* Direction: Using the entries that follow, count the lines containing the word "from" and give that number by itself.

>> START Available records

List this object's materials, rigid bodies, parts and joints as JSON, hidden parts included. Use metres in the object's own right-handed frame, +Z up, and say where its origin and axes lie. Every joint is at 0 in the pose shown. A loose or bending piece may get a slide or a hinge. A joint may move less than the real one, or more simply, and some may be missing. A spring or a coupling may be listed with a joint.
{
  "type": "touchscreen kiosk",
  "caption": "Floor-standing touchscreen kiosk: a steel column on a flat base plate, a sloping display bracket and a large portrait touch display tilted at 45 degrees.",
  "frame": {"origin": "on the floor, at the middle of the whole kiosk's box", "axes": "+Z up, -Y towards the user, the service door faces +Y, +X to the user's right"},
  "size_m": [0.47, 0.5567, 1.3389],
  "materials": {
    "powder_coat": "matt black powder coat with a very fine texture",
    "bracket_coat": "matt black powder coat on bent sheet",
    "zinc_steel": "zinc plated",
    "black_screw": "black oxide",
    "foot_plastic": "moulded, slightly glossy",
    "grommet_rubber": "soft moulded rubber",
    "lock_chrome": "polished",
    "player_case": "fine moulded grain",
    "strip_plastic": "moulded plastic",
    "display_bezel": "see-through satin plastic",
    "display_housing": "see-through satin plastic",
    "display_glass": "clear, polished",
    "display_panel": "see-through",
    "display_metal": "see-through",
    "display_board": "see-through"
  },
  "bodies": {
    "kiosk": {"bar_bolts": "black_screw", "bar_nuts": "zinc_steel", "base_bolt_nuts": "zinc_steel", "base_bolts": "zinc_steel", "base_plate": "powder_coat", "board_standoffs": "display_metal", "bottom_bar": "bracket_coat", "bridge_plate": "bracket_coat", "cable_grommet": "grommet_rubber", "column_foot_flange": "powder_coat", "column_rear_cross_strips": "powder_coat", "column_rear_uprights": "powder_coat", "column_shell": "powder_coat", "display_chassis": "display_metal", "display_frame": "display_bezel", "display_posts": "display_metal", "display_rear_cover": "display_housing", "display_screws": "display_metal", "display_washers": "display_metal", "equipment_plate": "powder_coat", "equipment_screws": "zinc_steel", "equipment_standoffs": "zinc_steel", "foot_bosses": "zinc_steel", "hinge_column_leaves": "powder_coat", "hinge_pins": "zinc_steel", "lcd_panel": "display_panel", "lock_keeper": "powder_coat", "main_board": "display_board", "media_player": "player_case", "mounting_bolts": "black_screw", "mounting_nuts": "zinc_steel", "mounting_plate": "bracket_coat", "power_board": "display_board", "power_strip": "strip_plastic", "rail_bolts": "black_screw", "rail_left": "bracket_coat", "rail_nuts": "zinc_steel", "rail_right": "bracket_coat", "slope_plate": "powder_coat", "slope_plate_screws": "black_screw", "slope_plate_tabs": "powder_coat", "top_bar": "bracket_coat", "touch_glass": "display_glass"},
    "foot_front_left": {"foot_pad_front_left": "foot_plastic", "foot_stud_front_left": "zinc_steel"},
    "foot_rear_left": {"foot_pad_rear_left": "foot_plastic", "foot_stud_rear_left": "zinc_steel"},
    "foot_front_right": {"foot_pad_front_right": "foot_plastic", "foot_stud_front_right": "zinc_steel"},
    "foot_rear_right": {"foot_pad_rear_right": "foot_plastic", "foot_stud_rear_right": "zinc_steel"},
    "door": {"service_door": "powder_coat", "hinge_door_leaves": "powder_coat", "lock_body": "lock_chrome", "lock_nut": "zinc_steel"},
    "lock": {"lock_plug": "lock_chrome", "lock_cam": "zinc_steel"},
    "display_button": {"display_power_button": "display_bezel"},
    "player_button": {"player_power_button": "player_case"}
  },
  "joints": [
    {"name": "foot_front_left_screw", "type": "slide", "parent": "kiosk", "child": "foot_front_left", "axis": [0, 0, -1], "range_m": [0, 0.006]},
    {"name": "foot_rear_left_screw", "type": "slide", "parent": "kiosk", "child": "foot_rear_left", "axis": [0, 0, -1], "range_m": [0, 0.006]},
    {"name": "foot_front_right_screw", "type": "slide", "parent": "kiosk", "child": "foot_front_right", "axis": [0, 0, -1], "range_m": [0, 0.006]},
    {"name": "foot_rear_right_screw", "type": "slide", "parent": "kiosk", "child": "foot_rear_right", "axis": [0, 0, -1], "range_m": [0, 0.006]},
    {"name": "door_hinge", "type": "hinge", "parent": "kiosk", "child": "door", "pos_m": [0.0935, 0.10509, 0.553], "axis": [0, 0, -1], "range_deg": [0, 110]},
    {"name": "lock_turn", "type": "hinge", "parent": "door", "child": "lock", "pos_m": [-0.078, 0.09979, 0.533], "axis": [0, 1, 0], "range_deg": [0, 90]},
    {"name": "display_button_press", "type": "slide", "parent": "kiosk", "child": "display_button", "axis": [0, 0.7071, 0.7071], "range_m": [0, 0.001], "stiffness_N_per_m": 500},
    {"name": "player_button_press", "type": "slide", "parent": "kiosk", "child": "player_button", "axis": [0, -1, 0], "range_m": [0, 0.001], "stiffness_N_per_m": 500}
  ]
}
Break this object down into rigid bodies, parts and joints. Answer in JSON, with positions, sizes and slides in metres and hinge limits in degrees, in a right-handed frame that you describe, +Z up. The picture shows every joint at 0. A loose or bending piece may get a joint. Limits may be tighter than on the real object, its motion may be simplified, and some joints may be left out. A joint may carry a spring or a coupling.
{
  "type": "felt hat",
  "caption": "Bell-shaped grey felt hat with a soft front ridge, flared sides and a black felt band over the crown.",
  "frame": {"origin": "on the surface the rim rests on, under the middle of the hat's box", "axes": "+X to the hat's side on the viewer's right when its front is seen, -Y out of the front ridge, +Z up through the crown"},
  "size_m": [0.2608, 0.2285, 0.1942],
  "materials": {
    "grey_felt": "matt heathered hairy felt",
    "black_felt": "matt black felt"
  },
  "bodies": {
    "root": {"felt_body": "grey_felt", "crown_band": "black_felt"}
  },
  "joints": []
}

>> END Available records
>> START Available records

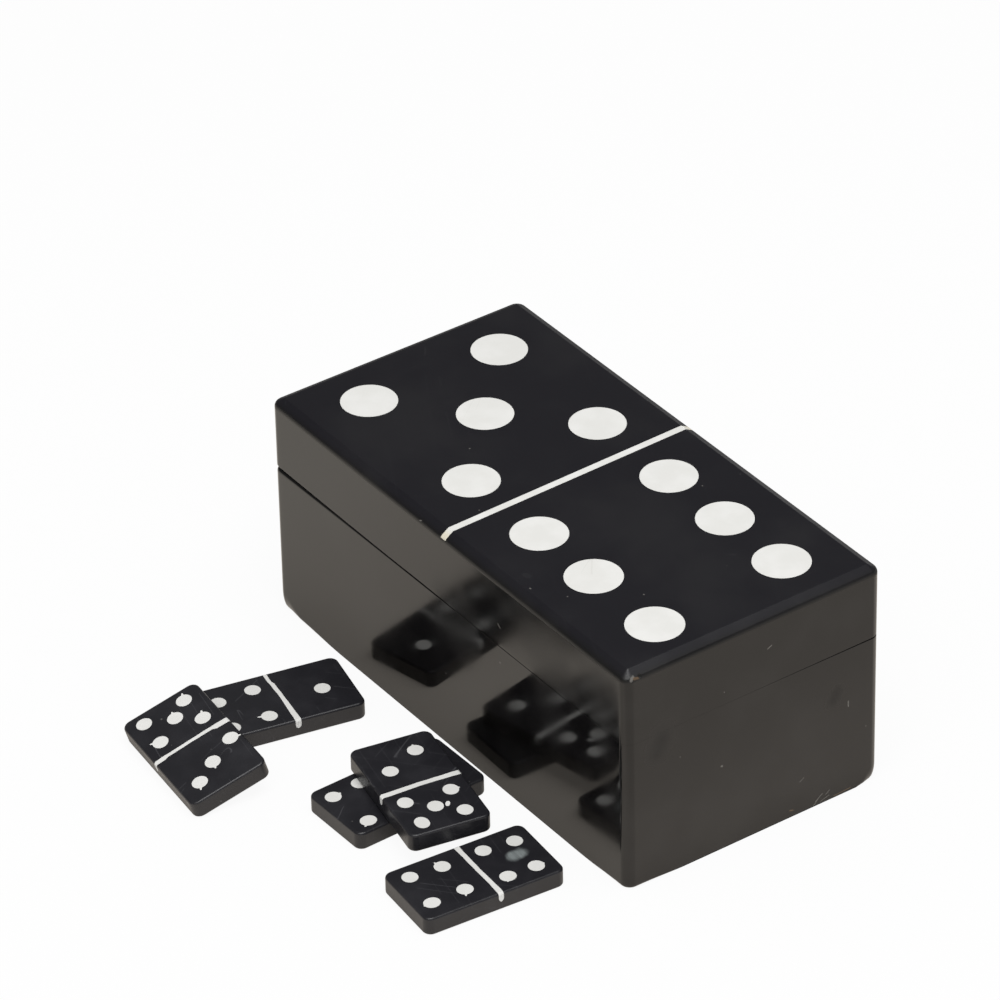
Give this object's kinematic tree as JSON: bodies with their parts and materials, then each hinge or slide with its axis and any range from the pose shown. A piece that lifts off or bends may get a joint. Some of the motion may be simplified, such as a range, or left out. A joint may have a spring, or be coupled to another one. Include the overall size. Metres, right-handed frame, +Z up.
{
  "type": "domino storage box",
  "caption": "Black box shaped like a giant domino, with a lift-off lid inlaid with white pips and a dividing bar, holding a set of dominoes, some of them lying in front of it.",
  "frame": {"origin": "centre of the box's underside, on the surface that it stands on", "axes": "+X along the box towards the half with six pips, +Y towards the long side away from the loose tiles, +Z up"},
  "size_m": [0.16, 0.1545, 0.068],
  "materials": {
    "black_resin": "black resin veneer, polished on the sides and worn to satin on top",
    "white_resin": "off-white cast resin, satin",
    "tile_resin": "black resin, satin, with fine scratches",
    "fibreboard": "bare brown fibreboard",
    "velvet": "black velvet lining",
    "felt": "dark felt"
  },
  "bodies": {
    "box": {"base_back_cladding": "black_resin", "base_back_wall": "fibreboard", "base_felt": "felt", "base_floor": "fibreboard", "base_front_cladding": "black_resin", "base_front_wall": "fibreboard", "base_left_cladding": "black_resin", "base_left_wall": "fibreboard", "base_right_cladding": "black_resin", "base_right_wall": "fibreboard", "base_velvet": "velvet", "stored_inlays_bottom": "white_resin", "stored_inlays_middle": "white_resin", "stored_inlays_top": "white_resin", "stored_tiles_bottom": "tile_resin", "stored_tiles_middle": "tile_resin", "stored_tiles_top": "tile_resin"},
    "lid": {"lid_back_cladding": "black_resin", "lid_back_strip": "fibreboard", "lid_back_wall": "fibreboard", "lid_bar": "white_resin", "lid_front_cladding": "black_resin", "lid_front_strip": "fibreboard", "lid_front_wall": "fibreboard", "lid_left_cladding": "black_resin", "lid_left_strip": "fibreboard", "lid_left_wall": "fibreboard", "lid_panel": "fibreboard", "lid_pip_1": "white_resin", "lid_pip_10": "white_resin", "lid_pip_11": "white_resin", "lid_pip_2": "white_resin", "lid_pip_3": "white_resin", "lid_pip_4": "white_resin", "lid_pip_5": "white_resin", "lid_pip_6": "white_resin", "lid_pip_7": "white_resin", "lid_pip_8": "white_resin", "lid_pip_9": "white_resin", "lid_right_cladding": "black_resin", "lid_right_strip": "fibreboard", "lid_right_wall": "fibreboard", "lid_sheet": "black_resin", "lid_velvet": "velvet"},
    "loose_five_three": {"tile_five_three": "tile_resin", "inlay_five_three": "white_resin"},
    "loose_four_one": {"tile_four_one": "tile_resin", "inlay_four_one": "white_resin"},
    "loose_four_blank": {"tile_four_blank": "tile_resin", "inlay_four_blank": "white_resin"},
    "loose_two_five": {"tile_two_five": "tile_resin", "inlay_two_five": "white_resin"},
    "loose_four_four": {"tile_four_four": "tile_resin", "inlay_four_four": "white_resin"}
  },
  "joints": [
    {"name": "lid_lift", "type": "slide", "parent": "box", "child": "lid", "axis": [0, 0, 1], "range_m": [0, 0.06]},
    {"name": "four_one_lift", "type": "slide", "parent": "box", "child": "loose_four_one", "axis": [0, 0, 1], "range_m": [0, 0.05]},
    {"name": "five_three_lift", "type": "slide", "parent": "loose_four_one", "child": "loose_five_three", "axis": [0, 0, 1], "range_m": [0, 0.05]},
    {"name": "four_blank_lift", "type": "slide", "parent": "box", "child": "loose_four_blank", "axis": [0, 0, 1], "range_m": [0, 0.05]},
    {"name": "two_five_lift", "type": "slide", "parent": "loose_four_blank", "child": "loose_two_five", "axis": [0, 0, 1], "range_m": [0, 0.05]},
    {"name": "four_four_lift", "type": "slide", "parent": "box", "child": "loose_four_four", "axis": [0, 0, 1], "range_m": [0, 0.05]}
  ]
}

>> END Available records

* Exercise solution: 2